BEGIN

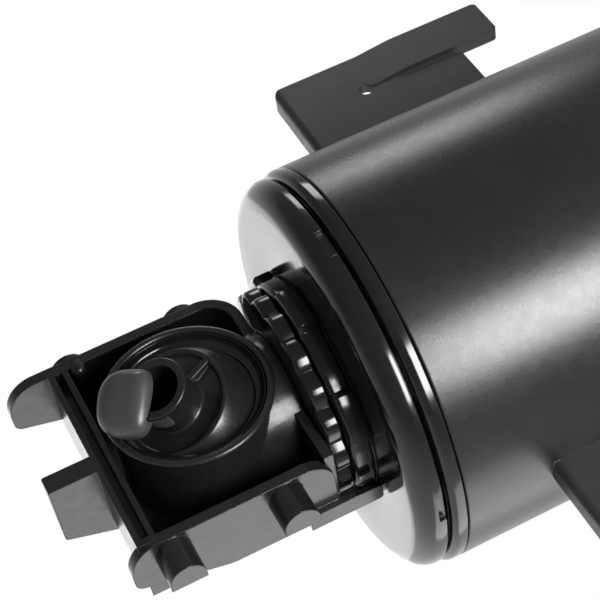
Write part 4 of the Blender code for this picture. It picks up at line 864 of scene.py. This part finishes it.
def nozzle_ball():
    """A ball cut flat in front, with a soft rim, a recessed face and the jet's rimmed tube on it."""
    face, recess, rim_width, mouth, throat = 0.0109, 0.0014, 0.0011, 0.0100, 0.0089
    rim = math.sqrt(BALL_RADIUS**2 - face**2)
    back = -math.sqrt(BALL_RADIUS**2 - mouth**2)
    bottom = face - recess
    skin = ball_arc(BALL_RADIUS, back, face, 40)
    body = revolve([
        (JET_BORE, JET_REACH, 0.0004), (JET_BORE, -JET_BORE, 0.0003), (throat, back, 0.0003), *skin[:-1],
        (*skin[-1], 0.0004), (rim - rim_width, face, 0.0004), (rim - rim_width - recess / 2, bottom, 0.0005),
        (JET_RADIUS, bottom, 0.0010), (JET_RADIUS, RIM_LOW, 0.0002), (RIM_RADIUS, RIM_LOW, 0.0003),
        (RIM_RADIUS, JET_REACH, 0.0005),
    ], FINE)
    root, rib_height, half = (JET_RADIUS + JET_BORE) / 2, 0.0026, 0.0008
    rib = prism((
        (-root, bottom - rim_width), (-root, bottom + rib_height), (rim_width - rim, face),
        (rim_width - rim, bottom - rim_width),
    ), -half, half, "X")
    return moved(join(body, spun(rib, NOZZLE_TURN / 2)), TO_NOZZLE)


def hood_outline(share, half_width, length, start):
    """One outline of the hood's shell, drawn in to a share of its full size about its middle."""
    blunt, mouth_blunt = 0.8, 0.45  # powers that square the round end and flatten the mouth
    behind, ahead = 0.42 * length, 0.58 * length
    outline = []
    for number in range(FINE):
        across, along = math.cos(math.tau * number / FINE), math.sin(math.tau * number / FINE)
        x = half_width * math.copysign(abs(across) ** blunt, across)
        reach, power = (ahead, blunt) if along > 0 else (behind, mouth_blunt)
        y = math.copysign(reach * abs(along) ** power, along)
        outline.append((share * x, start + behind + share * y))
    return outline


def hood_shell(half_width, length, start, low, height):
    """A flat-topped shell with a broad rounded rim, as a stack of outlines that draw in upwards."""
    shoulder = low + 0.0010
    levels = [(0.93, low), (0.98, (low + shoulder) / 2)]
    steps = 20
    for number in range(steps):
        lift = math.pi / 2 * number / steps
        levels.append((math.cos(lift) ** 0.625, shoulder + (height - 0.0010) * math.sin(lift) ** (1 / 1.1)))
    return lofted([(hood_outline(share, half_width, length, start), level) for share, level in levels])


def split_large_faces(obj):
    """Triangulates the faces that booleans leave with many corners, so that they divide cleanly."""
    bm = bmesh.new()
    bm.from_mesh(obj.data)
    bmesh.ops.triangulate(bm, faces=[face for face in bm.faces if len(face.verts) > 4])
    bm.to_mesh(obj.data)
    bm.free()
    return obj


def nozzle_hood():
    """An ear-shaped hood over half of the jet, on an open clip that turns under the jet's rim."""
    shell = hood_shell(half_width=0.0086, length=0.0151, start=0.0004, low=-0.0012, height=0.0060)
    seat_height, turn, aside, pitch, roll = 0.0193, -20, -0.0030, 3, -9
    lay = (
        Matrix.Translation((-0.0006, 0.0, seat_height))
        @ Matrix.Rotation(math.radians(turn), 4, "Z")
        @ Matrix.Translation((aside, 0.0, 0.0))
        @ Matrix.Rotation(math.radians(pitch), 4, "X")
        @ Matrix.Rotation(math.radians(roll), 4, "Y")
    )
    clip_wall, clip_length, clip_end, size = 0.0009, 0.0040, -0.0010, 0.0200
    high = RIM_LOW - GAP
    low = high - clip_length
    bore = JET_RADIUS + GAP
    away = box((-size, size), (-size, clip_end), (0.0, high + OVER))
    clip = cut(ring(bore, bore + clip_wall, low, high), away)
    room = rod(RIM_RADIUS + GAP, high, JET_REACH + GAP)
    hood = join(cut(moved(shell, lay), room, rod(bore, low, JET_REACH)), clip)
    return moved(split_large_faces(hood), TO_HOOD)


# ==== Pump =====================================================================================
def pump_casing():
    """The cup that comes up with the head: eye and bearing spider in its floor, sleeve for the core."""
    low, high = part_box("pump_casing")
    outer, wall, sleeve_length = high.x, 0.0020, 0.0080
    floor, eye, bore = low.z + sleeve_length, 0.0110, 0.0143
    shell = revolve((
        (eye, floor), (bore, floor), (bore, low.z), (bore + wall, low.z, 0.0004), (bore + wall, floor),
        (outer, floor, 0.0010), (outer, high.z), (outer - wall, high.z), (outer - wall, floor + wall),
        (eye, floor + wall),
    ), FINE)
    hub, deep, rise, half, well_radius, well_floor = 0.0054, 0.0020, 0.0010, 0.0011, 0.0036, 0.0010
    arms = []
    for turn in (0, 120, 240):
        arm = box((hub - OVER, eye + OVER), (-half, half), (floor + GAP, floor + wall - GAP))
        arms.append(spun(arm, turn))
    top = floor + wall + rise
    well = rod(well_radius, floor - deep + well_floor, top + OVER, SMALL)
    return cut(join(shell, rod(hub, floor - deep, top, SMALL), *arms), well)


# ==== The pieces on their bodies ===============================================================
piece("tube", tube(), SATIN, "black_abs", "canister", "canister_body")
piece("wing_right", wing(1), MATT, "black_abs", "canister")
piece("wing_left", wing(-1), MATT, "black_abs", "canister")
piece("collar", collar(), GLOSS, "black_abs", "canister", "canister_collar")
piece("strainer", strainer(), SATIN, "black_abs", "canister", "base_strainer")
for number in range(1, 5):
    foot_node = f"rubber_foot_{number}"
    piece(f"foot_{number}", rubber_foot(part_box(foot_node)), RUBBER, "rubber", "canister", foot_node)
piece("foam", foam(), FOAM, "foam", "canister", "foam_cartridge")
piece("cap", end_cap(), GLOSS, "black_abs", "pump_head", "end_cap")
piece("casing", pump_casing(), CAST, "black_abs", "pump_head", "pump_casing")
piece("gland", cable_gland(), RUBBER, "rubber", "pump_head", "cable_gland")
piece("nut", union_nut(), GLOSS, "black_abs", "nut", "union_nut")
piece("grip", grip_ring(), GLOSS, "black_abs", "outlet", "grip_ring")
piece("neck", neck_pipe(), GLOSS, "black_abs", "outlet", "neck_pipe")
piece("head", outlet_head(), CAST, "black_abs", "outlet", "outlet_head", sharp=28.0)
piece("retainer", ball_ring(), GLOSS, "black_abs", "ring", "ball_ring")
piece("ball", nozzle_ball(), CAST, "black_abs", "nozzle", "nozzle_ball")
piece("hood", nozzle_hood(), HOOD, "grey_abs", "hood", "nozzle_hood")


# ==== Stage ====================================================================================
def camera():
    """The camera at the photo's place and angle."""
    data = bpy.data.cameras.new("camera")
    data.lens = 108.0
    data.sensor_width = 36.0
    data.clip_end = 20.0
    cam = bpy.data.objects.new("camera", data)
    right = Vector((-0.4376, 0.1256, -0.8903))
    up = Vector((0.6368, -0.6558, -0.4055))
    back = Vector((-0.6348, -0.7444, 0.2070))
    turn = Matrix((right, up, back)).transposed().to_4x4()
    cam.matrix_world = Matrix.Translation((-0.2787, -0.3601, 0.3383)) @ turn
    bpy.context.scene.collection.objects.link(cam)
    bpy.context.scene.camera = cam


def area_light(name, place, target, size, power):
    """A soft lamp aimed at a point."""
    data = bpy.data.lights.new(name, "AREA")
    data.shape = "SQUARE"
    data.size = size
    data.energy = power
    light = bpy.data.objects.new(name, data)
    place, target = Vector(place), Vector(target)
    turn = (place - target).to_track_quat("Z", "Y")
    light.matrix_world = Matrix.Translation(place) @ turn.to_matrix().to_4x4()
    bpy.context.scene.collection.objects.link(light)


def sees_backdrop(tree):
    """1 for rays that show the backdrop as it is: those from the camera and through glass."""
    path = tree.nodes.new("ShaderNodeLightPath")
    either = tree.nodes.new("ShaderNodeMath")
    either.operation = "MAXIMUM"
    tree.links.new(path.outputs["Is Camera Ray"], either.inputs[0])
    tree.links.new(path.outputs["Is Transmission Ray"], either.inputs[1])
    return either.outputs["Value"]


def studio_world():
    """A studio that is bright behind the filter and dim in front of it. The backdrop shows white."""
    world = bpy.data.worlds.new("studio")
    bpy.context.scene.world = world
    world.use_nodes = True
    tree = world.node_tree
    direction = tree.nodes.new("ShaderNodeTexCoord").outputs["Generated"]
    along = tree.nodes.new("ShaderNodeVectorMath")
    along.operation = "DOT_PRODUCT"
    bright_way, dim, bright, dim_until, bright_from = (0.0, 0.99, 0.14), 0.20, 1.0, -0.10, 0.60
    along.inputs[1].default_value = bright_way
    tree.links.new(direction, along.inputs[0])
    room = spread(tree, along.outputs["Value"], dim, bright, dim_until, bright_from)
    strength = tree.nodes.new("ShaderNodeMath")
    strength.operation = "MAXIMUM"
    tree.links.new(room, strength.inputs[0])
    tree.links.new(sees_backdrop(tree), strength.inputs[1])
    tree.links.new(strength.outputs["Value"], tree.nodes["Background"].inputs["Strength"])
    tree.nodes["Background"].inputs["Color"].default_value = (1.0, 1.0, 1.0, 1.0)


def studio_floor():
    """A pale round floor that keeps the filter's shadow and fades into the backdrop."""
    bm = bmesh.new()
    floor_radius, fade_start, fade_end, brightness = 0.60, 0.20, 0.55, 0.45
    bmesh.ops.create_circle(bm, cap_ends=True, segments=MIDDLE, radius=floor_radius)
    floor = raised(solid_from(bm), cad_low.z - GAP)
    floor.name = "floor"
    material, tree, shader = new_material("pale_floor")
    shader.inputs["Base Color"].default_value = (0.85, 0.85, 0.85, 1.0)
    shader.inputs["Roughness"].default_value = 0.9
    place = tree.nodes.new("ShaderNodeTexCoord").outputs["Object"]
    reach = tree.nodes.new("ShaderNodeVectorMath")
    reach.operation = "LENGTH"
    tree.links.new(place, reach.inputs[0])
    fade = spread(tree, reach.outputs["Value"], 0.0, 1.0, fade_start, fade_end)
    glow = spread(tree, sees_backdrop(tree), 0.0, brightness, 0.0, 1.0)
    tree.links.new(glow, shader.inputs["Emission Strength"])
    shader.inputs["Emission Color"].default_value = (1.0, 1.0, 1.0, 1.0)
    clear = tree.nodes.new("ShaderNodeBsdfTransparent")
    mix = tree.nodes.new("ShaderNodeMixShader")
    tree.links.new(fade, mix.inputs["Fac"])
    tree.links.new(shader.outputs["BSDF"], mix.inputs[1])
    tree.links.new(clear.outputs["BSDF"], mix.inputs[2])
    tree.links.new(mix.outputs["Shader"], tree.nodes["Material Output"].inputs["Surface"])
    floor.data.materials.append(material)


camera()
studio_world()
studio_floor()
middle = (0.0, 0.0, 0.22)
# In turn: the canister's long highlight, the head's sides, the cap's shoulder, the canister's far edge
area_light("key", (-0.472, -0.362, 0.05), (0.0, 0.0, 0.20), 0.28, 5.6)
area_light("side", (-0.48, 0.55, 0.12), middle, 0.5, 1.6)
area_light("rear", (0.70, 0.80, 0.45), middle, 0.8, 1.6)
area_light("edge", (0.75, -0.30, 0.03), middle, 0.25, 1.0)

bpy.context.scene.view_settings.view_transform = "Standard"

END

_Work to be completed_: What are the exact lines from the beginning of the material through the line containing "return moved(join(body, spun(rib, NOZZLE_TURN"? Write out those lines alone.

_Reply_:
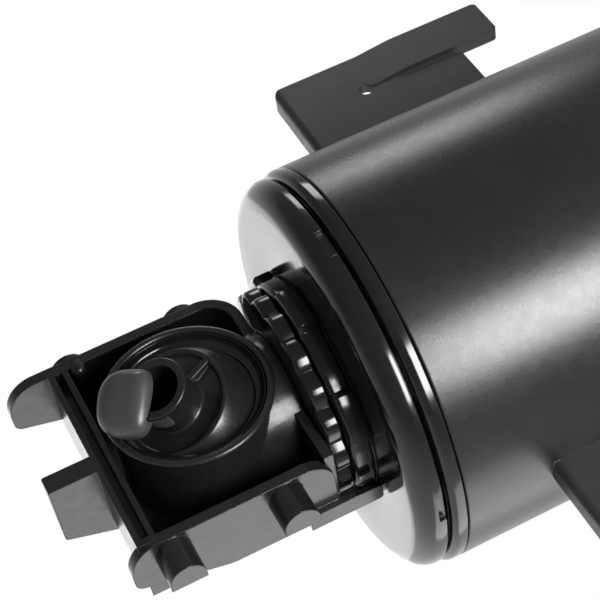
Write part 4 of the Blender code for this picture. It picks up at line 864 of scene.py. This part finishes it.
def nozzle_ball():
    """A ball cut flat in front, with a soft rim, a recessed face and the jet's rimmed tube on it."""
    face, recess, rim_width, mouth, throat = 0.0109, 0.0014, 0.0011, 0.0100, 0.0089
    rim = math.sqrt(BALL_RADIUS**2 - face**2)
    back = -math.sqrt(BALL_RADIUS**2 - mouth**2)
    bottom = face - recess
    skin = ball_arc(BALL_RADIUS, back, face, 40)
    body = revolve([
        (JET_BORE, JET_REACH, 0.0004), (JET_BORE, -JET_BORE, 0.0003), (throat, back, 0.0003), *skin[:-1],
        (*skin[-1], 0.0004), (rim - rim_width, face, 0.0004), (rim - rim_width - recess / 2, bottom, 0.0005),
        (JET_RADIUS, bottom, 0.0010), (JET_RADIUS, RIM_LOW, 0.0002), (RIM_RADIUS, RIM_LOW, 0.0003),
        (RIM_RADIUS, JET_REACH, 0.0005),
    ], FINE)
    root, rib_height, half = (JET_RADIUS + JET_BORE) / 2, 0.0026, 0.0008
    rib = prism((
        (-root, bottom - rim_width), (-root, bottom + rib_height), (rim_width - rim, face),
        (rim_width - rim, bottom - rim_width),
    ), -half, half, "X")
    return moved(join(body, spun(rib, NOZZLE_TURN / 2)), TO_NOZZLE)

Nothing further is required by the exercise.